LaGarde is referring to the wellness initiatives pioneered at its Solar 120 scheme. “We are intending to duplicate what has been done [there] to other assets because it has been seen that enhanced amenities help retain staff and boost wellness -and in the long term productivity - we see ourselves in partnership with occupiers and we must work on a win/win basis.”

Wellness initiatives promoted at Solar 120 include a multi-use games area, changing hut, petanque court, cycle store, beehives, and a wellness garden.

The uptick in the number of properties being refurbished can also be traced back to the recent hiatus in the economy which has made funding speculative new build and build to suit more expensive. According to Naylors Gavin Black partner Keith Stewart this is particularly true in the Northeast and other non prime areas. “The cost of the building versus rental return is just not good enough and developers are unwilling to take the risk. However, properties that can be refurbished at a reasonable cost are hot property.”

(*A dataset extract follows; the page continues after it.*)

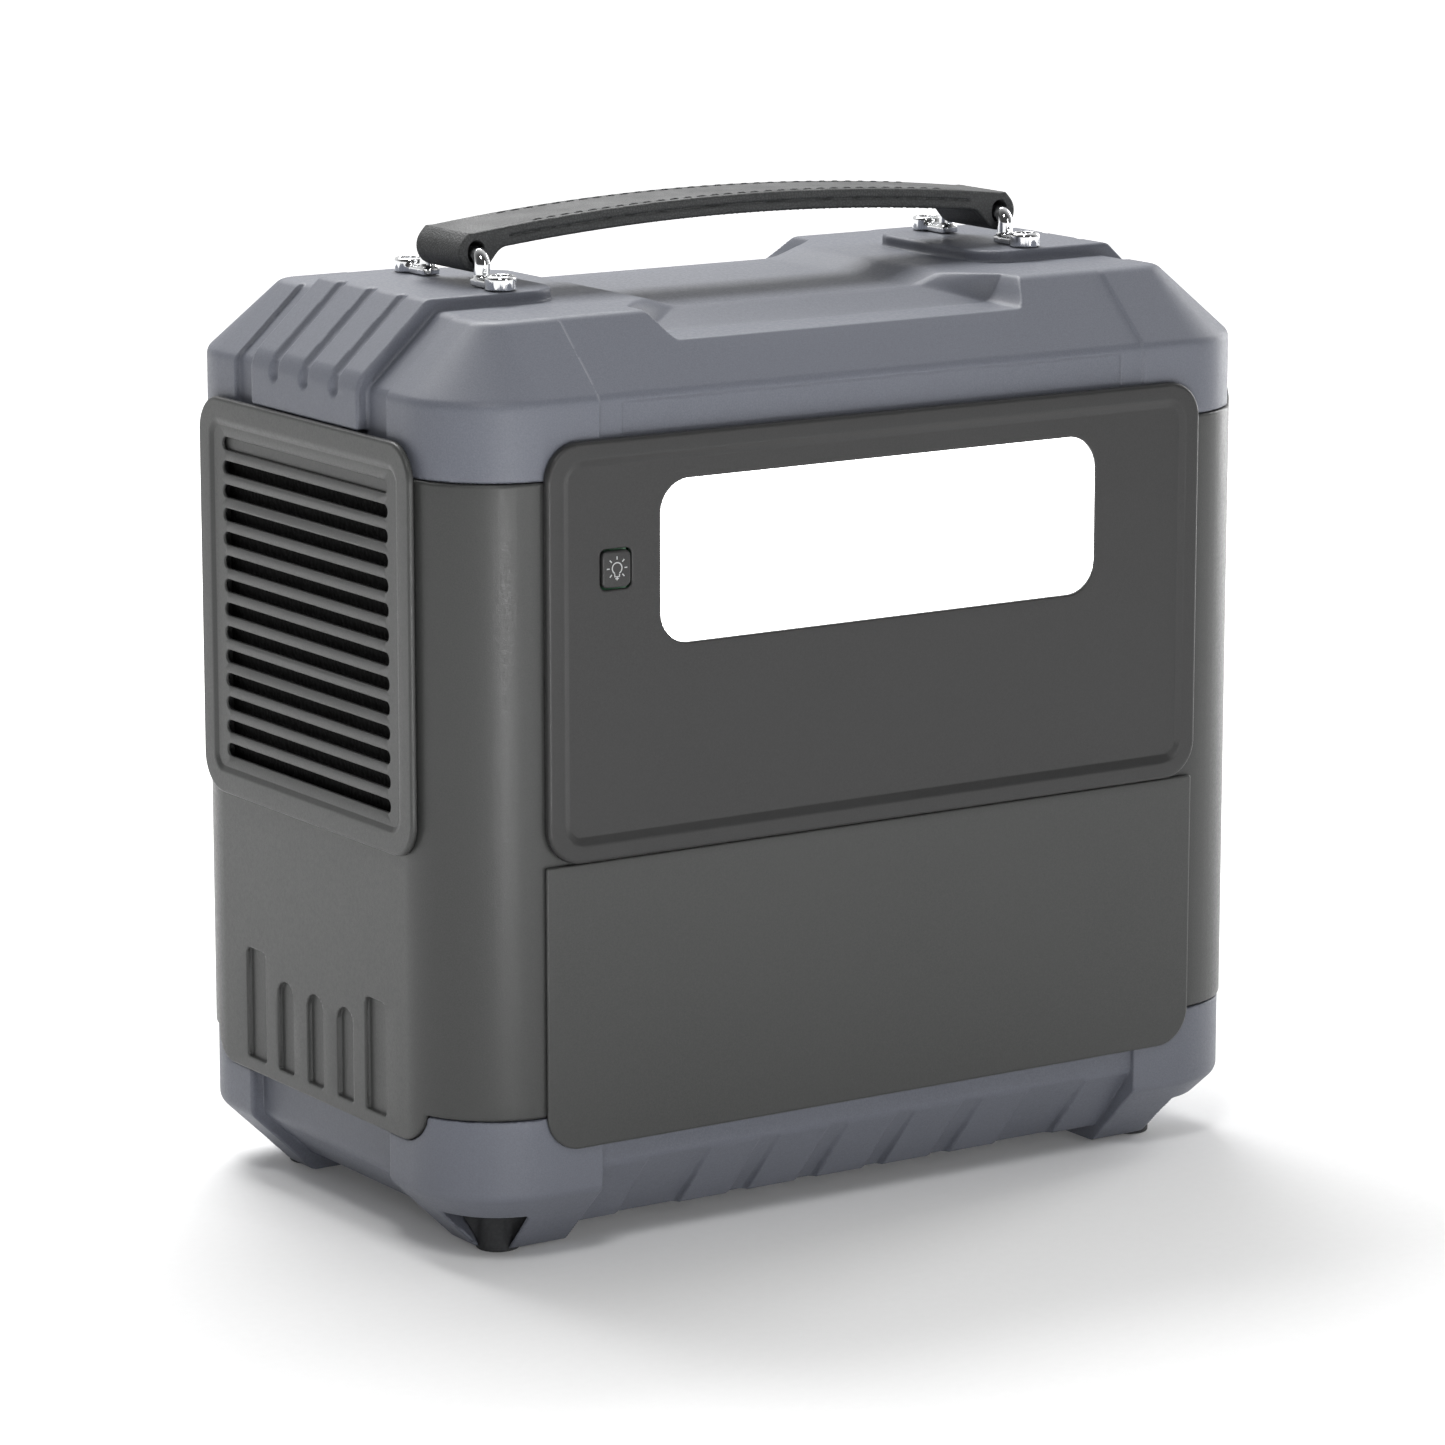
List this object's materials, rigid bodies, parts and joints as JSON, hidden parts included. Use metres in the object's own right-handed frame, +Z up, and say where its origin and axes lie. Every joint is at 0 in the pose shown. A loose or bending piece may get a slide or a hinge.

Bloom’s Davies says: “There is a lot less risk on an existing building than constructing one from scratch. In most cases it is cheaper and quicker – this is an improvement not designing from the ground up and generally a lot less controversial as the use is already established.”

A lot of investors and developers are actively seeking these reversionary properties some inevitably will be redeveloped while others equally with be refurbished and enhanced.